I've been setting up my yard for Halloween for the past several years for the 400-500 kids that we have come through and up until now have been using the cheap 400w foggers you find out in stores each year. 

Frankly though I have gotten tired with the rather poor job that they do and am looking to upgrade. I have an option to buy either a Chauvet Hurricane 1300 or 1301 (both are new) and am interested to know if there are any functional differences between the two models.


----------



## mroct31 (Nov 10, 2007)

From what I've read no, they are almost identical with the 1301 being just slightly smaller in size and about 3 pounds lighter according to the manual. If priced the same I'd say go with the 1301 as it's the newer version and has a higher rating on Amazon if that matters to you,

And there was this from a website "Halloween ideas for women"
All in all the Chauvet Lighting Hurricane 1301 Fog Machine is an upgrade from the Chauvet Lighting Hurricane 1300 Fog Machine and works great. All you have to do is take care of it.
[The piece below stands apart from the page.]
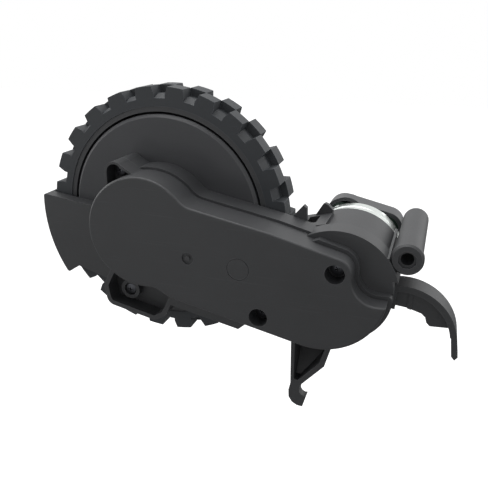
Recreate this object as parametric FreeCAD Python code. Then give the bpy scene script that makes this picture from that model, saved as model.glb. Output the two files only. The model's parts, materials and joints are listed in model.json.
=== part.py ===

Again for what it's worth!


----------



## luclin999 (Nov 18, 2016)

It seems like the 1301 should be an upgrade/updated model, I was just trying to hear from people who may have had both just to make sure that this wasn't a case of something like.. 

"The 1300 was a great machine but then they replaced it with the 1301 which is full of cheaper parts..." Or some other such changes/differences. 

I'll keep digging around online and see what I can find but if no one comments here or I don't encounter any real negatives about the 1301 by Monday then I'll probably just order that one.


----------